Forgot to add.... picked up another female and tom since I've been back to school. Dad is emailing the picture so I'll put it up when I get it. That's 9 on the season now... not too shabby! :sniper:


----------



## LeviM

Wy cats are the best, top dollar!


----------



## rangeman

Fine trapping there......are you using bait or lures? I caught 3 last year using cut up cotton tails, with some urine on the backing.


----------



## take EM' close

Combination. I'll use crow, pidgeon, jackrabbit, etc. for bait. We can't use any sort of game animal here in WY. I use O'Gormans paste bait as well. I also really like Pacific call lure.... seems to work the best for us but everyone has their favorites.


----------



## rangeman

Are you still tossing a few feathers around your sets? Are you doing any visual stuff like letting the wings blow in the breeze?


----------



## take EM' close

Oh ya. We use pidgeon wings for flags and flaggin the set then I'll make nearly a box around my trap of tail feathers for guides as well as rocks, sticks, pine cones, etcs. I'll also use the lighter fluffy feathers for around the set in the brush for a more exploded look.
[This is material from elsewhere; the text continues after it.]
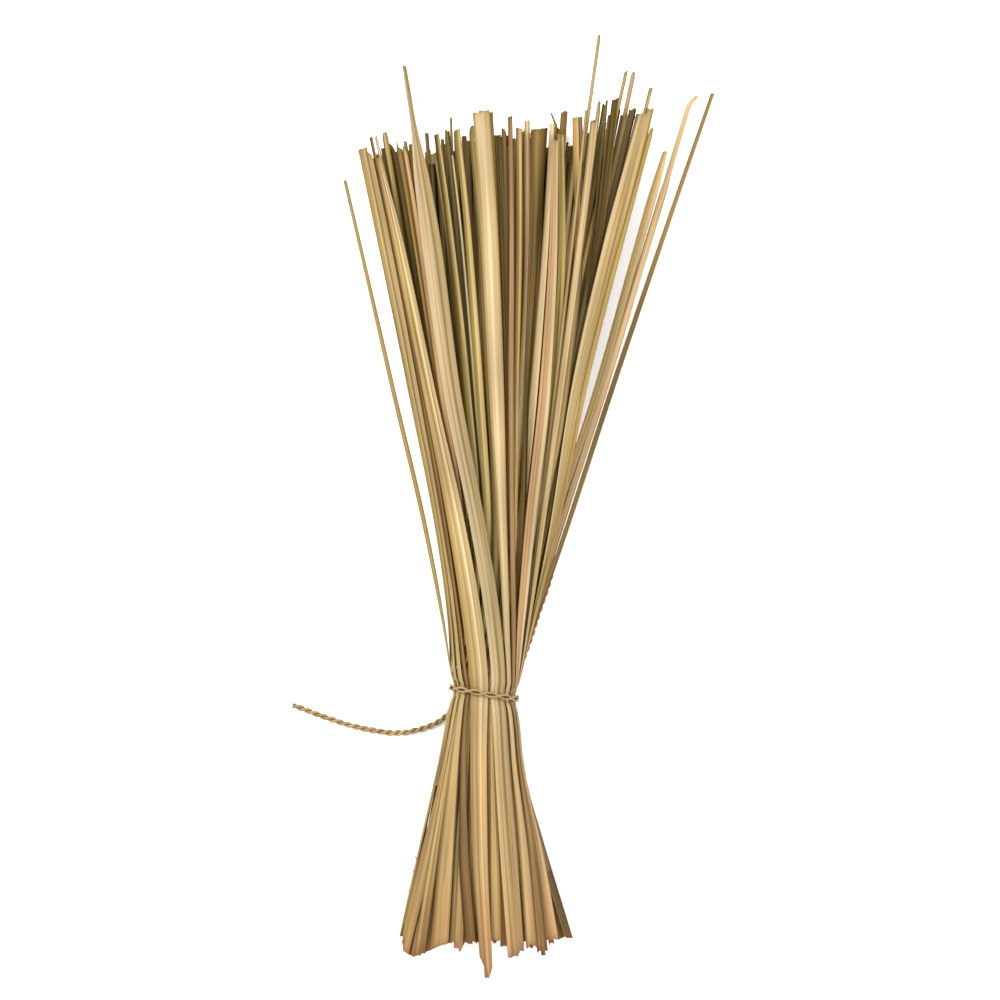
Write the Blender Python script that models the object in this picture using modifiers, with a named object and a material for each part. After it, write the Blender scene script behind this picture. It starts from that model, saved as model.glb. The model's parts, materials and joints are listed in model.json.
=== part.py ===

Here's kinda what my style is:









I do a few of these but I'm getting away from them. Cats don't seem to work them hardly at all.









Lastly... picked up number 11 today. If it wasn't for that Sterling I would've lost her! Expensive.... but hands down the best traps out there! :beer:


----------



## caretaker

Hello Everyone,
I'm new to the forum, and new to Wyoming. Caretaking a remote ranch in the Gros Ventre Wilderness area. I'm from Colorado and have lived in the mountains most of my life but not really in Bobcat country. I think that is what may have growled/grunted at me when I was walking towards my barn last night. I listened to some sound clips online of Bobcats and they sure sound close to what I heard. This was more of a short, deep, guttural "warning" sound than a drawn out "cat" sound, and repeated 4 times as it moved away into the dark. Could it have been a bobcat, or more likely something else? It was SO loud and sounded like it could not have come from such a small animal as a Bobcat, but....I just don't know. There are two moose wandering the property, I have been howled at by wolves, and there are Mt. Lion tracks o' plenty which I am familiar enough with from my home on Mt. Evans in Colorado. 
It snowed about a half inch last night obscuring clean tracks, but there are new moose tracks and something smaller that looks as though the whole body jumped leaving small (roughly 1' round) indentations spaced evenly every 2-3' across the yard. Any ideas on this from you active trappers/hunters? Thanks, I haven't had an adrenaline shot like that in a looong time. Boy, what ever it was it was too close for comfort in the dark and got my hair up quick!! lol Thanks All


----------